Umweltfreundlichkeit ist wie die Digitalisierung ein Buzzword dieser Zeit. Welchen Einfluss hat Nachhaltigkeit?

Die Umweltfreundlichkeit ist noch kein Thema, leider. Dabei gibt es hier einiges, was man dringend angehen müsste. Ein Beispiel ist Polystyrol. Dieser für Mensch, Ökosysteme und Organismen gefährliche Kunststoff, gebildet aus der giftigen Flüssigkeit Styrol, ist so gar nicht umweltfreundlich und muss nach einigen Jahrzehnten teuer entsorgt werden. Ein Umdenken ist hier absolut erforderlich!

Was möchten Sie Unternehmen für die Zukunft mit auf den Weg geben?

Brandschutz ist, wie auch Gesundheit, die Grundlage von allem, beruflich und privat. Firmen müssen Brandschutzkonzepte haben und umsetzen. Die Belegschaft muss unterwiesen und kontrolliert werden. Und es sollen möglichst viele Mitarbeitende zu Brandschutzhelfern ausgebildet werden – ein Pharmakonzern ist mittlerweile bei 96 % und nicht 5 %! 

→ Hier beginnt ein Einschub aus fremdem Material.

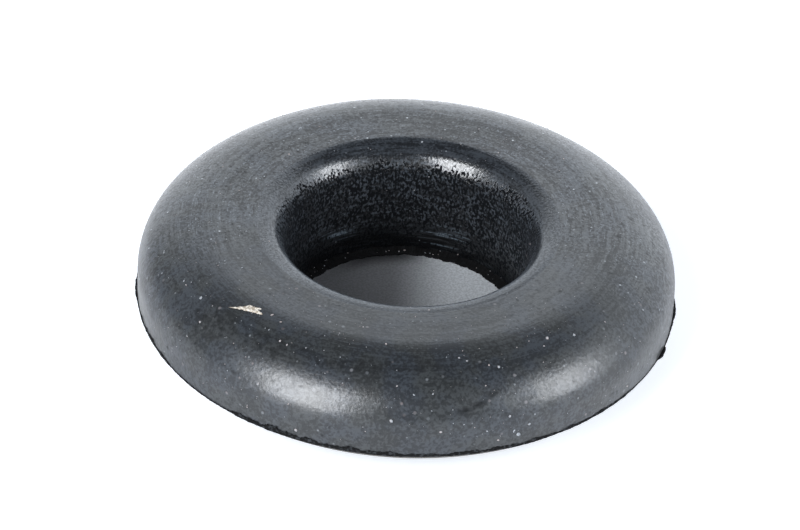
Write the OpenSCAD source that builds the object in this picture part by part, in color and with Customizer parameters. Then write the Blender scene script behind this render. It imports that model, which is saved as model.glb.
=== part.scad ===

Zudem sind die sogenannten Soft-Facts von besonderer Bedeutung, also Kontrolle, Schulung, Unterweisung. Konkret: Brandlasten von Zündquellen räumlich trennen, Abfall entsorgen, Brandschutztüren nicht aufkeilen, akkubetriebene Elektrogeräte kontrolliert laden und vieles mehr.

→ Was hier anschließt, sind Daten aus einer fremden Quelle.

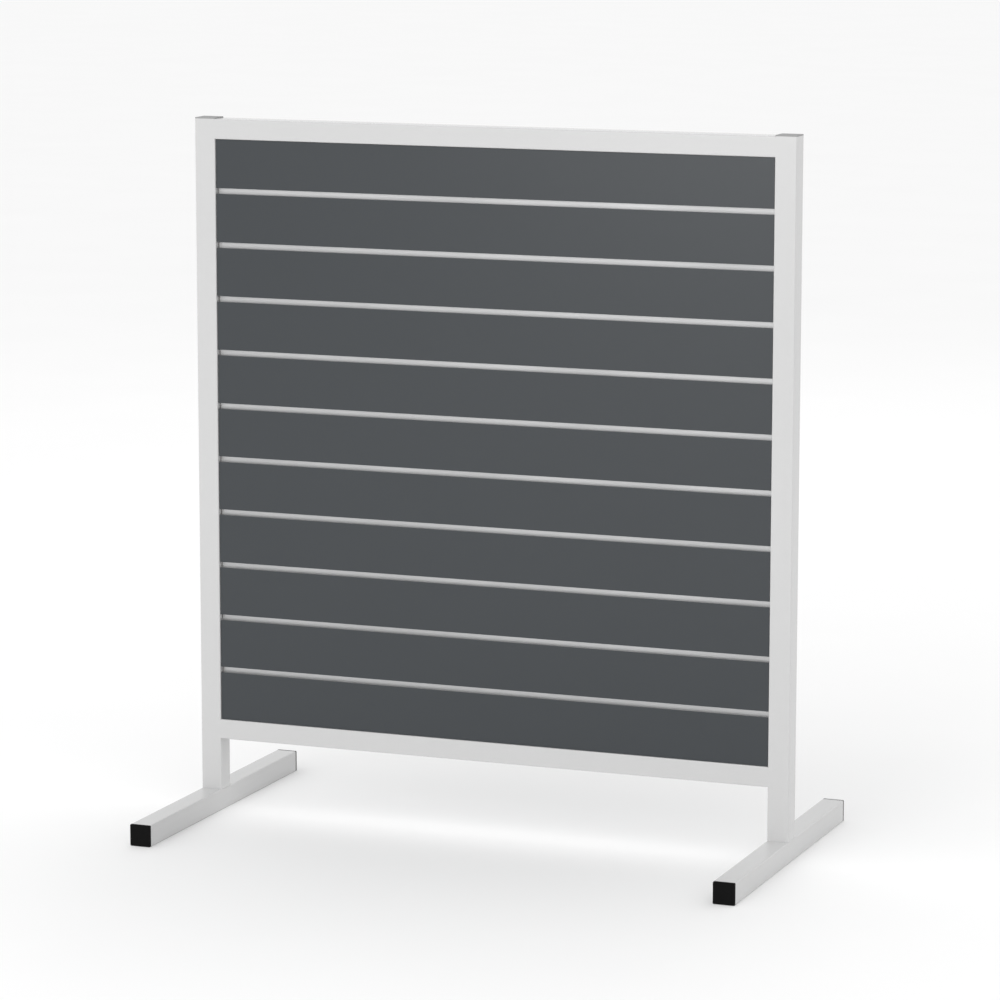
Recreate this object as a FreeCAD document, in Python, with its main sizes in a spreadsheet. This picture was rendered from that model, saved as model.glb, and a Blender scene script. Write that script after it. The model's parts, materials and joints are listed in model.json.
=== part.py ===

Aber das A und O sind Leute, die den Beruf aus Berufung machen, engagiert und informiert sind. Die Komplexität erfordert auf allen Ebenen top ausgebildete Fachleute. Leute, die firmen- und projektspezifische Lösungen anbieten können. Und die erkennen, dass in der Küche der Brandschutz anders aussieht als im Lager, im Büro anders als in der Produktion. Wir brauchen Allrounder, die Ahnung haben von den verschiedenen Gewerken wie Baulichem, Anlagentechnik, Gesetzgebung, Versicherungs-Forderungen und organisatorischem Brandschutz.
 

 

Über den Autor

Dr.-Ing. Wolfgang Friedl hat in NRW Brandschutz studiert und in Sachsen-Anhalt promoviert. Anschließend arbeitete er bei Wacker Siltronic in Portland/USA. Dr. Friedl war 10 Jahre als Beratungs- und Schadeningenieur bei zwei international agierenden industriellen Feuerversicherungen tätig. Seit 21 Jahren führt er sein eigenes Ingenieurbüro. Er hat zahlreiche Fachartikel in nationalen und internationalen Sicherheitspublikationen veröffentlicht und ist Herausgeber von 29 Fachbüchern.